AIM OF THE TASK — Return only the lines from the top of the material through the line marked by "tail_length = 6.5", unaltered.

INPUT DATA —
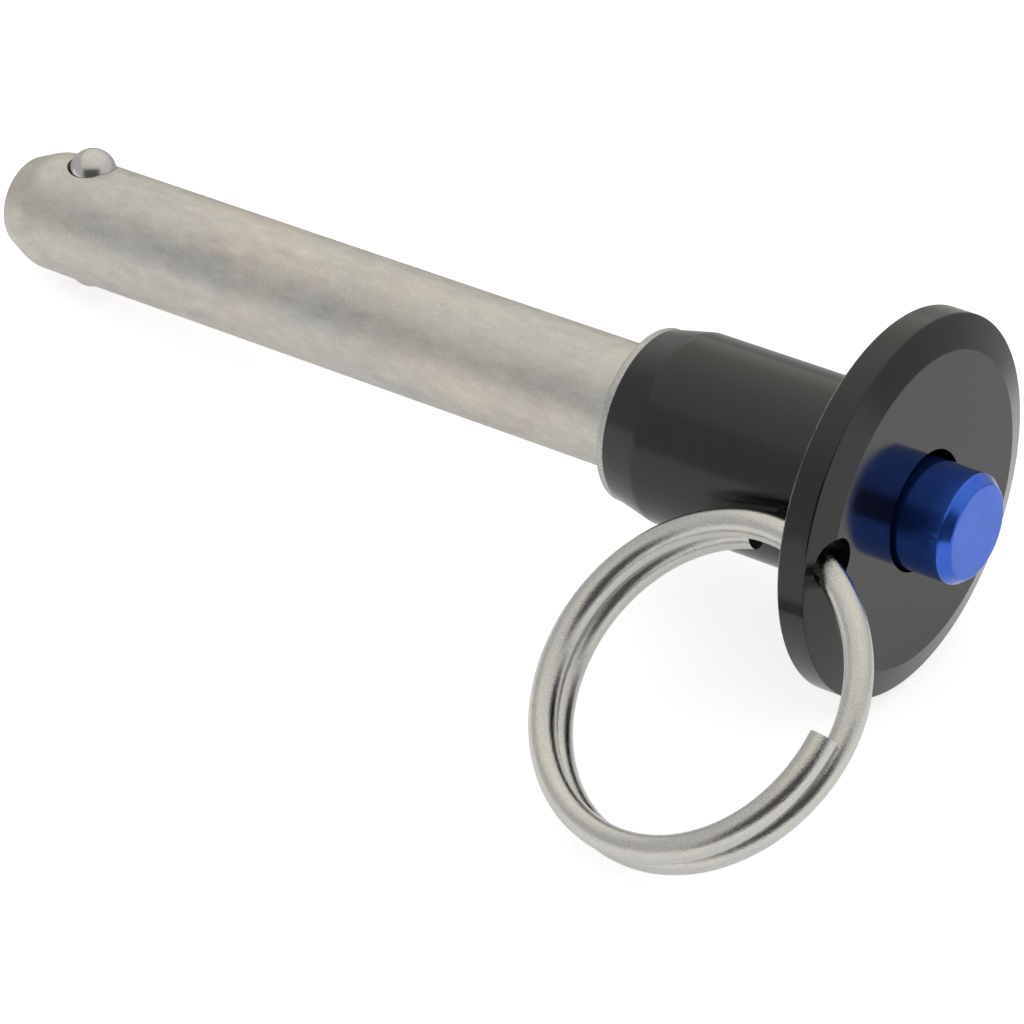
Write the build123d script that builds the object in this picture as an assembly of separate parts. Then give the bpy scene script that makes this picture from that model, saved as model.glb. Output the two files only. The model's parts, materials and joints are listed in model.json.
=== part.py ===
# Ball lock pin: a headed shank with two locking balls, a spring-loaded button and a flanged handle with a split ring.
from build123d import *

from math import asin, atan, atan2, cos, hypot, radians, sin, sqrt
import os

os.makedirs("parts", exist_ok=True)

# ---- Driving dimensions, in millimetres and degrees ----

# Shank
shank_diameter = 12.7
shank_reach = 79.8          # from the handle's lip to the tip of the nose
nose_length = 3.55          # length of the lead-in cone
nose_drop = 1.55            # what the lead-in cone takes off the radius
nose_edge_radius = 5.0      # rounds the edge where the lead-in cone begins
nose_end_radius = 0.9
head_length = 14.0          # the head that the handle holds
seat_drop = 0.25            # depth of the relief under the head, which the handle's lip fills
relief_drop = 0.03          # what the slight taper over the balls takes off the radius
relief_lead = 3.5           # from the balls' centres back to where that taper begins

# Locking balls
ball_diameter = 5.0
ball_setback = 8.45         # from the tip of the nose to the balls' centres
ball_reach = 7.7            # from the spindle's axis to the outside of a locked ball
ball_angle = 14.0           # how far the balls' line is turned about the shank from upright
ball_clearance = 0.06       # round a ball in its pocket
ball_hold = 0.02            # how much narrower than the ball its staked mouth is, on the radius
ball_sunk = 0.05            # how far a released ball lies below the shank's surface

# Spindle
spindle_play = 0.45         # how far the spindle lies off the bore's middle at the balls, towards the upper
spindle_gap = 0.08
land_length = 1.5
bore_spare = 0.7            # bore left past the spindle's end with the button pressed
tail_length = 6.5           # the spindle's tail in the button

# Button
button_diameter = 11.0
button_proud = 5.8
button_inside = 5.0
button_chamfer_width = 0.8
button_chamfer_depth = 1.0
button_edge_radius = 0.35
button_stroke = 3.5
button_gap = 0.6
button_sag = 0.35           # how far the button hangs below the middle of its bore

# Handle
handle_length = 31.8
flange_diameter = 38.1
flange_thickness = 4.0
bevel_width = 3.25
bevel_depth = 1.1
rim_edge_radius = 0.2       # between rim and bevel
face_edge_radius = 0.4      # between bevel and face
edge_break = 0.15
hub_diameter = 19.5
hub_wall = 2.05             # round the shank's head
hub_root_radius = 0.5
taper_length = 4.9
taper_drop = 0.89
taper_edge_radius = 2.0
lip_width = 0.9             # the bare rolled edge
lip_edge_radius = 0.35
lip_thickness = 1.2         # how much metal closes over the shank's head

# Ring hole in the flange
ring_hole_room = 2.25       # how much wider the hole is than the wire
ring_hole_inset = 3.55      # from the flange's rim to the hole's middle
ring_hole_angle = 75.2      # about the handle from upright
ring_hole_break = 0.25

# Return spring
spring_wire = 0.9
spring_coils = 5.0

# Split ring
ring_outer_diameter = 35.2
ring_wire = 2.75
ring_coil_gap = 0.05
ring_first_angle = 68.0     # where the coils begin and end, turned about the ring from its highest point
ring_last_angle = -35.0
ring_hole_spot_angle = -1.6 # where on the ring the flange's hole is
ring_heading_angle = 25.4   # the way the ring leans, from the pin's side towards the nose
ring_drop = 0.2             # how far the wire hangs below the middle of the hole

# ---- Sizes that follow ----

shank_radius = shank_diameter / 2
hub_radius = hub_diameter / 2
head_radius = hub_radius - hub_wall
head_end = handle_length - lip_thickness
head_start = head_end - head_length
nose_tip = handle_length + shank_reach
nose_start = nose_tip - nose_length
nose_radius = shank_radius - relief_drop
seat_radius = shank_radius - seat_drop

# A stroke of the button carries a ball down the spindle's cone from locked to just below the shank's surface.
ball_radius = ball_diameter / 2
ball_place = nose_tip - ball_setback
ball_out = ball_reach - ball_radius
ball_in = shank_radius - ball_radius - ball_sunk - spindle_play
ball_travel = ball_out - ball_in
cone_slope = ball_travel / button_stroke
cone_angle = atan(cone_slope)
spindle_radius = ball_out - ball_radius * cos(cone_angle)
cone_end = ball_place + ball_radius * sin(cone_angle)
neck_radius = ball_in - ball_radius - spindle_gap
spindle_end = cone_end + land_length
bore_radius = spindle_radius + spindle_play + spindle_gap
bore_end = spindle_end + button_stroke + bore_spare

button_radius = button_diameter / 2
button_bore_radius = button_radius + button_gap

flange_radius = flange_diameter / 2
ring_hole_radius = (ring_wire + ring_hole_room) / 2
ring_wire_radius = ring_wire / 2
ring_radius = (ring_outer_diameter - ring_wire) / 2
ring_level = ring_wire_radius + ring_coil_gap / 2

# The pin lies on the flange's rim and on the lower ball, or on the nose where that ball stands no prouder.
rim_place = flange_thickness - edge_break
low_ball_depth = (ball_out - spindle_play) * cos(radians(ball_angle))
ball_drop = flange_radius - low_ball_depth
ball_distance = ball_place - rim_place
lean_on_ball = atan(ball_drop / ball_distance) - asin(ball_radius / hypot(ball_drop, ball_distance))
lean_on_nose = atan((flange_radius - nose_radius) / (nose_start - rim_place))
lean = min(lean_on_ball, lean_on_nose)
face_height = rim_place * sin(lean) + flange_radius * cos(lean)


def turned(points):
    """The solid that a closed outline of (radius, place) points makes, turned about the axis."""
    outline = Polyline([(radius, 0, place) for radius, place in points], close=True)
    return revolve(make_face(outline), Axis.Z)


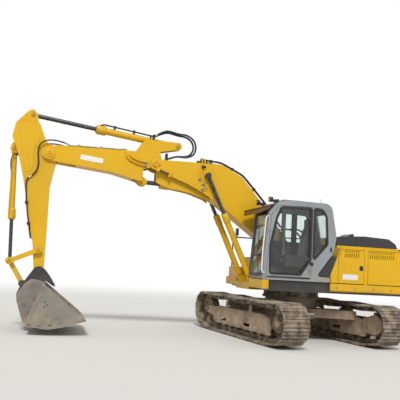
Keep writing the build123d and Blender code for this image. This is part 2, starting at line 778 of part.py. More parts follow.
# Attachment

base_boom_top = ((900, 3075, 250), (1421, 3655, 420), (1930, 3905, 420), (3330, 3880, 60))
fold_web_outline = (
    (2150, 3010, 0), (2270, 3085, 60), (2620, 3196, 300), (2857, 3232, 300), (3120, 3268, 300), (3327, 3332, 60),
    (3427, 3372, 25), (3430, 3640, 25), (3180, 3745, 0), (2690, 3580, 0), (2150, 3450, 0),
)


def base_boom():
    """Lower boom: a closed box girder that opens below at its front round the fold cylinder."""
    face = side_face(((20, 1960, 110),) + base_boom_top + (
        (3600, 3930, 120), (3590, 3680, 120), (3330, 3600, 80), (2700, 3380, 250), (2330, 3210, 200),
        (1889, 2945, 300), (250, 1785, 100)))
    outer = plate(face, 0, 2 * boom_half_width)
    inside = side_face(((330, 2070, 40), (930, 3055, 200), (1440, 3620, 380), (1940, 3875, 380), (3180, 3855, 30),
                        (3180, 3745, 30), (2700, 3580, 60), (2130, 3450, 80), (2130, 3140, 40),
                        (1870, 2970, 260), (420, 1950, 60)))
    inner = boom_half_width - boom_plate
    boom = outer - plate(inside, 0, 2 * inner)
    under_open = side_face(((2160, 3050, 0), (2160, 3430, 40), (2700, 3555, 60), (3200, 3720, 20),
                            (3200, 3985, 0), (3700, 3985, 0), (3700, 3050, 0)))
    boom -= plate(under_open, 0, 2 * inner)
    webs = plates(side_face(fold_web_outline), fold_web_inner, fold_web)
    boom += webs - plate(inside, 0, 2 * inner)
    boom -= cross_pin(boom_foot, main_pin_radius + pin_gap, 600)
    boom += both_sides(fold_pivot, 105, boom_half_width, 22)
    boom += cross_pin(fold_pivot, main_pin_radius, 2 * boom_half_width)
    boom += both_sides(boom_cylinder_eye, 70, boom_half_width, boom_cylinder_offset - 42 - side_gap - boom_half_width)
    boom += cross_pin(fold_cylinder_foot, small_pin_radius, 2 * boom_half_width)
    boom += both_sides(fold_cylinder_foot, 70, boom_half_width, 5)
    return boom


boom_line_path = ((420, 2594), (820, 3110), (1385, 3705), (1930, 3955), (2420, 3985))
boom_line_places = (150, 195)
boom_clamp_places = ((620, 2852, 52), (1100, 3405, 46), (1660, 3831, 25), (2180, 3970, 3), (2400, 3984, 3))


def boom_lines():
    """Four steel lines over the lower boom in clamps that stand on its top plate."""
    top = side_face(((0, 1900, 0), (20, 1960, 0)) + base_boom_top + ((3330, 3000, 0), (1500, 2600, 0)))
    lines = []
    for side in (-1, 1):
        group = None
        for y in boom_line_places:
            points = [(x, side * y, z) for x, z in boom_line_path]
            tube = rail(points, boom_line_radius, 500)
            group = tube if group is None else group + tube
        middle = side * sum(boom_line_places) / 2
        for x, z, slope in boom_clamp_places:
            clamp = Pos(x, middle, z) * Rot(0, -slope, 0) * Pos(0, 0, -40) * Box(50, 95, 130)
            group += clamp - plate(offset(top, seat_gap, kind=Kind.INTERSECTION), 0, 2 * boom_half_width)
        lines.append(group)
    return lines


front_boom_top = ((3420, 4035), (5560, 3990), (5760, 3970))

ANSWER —
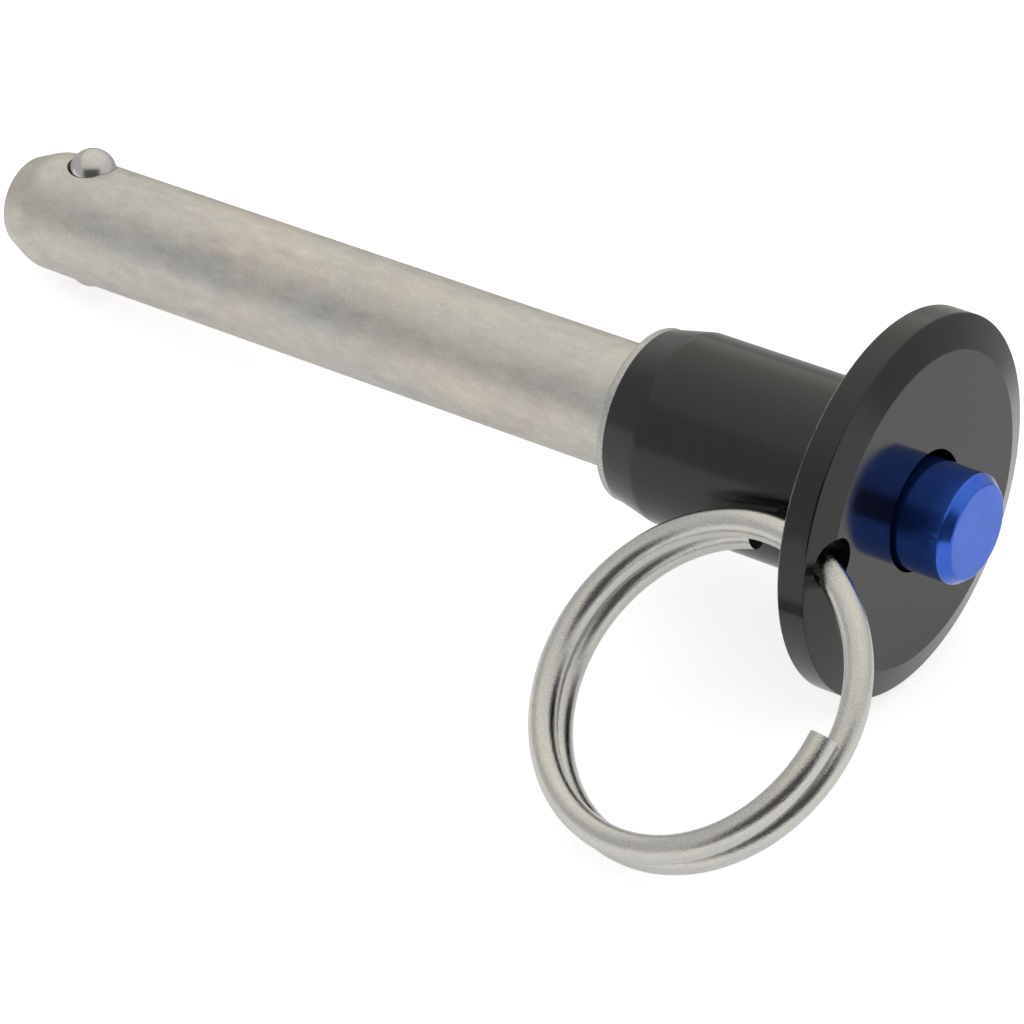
Write the build123d script that builds the object in this picture as an assembly of separate parts. Then give the bpy scene script that makes this picture from that model, saved as model.glb. Output the two files only. The model's parts, materials and joints are listed in model.json.
=== part.py ===
# Ball lock pin: a headed shank with two locking balls, a spring-loaded button and a flanged handle with a split ring.
from build123d import *

from math import asin, atan, atan2, cos, hypot, radians, sin, sqrt
import os

os.makedirs("parts", exist_ok=True)

# ---- Driving dimensions, in millimetres and degrees ----

# Shank
shank_diameter = 12.7
shank_reach = 79.8          # from the handle's lip to the tip of the nose
nose_length = 3.55          # length of the lead-in cone
nose_drop = 1.55            # what the lead-in cone takes off the radius
nose_edge_radius = 5.0      # rounds the edge where the lead-in cone begins
nose_end_radius = 0.9
head_length = 14.0          # the head that the handle holds
seat_drop = 0.25            # depth of the relief under the head, which the handle's lip fills
relief_drop = 0.03          # what the slight taper over the balls takes off the radius
relief_lead = 3.5           # from the balls' centres back to where that taper begins

# Locking balls
ball_diameter = 5.0
ball_setback = 8.45         # from the tip of the nose to the balls' centres
ball_reach = 7.7            # from the spindle's axis to the outside of a locked ball
ball_angle = 14.0           # how far the balls' line is turned about the shank from upright
ball_clearance = 0.06       # round a ball in its pocket
ball_hold = 0.02            # how much narrower than the ball its staked mouth is, on the radius
ball_sunk = 0.05            # how far a released ball lies below the shank's surface

# Spindle
spindle_play = 0.45         # how far the spindle lies off the bore's middle at the balls, towards the upper
spindle_gap = 0.08
land_length = 1.5
bore_spare = 0.7            # bore left past the spindle's end with the button pressed
tail_length = 6.5           # the spindle's tail in the button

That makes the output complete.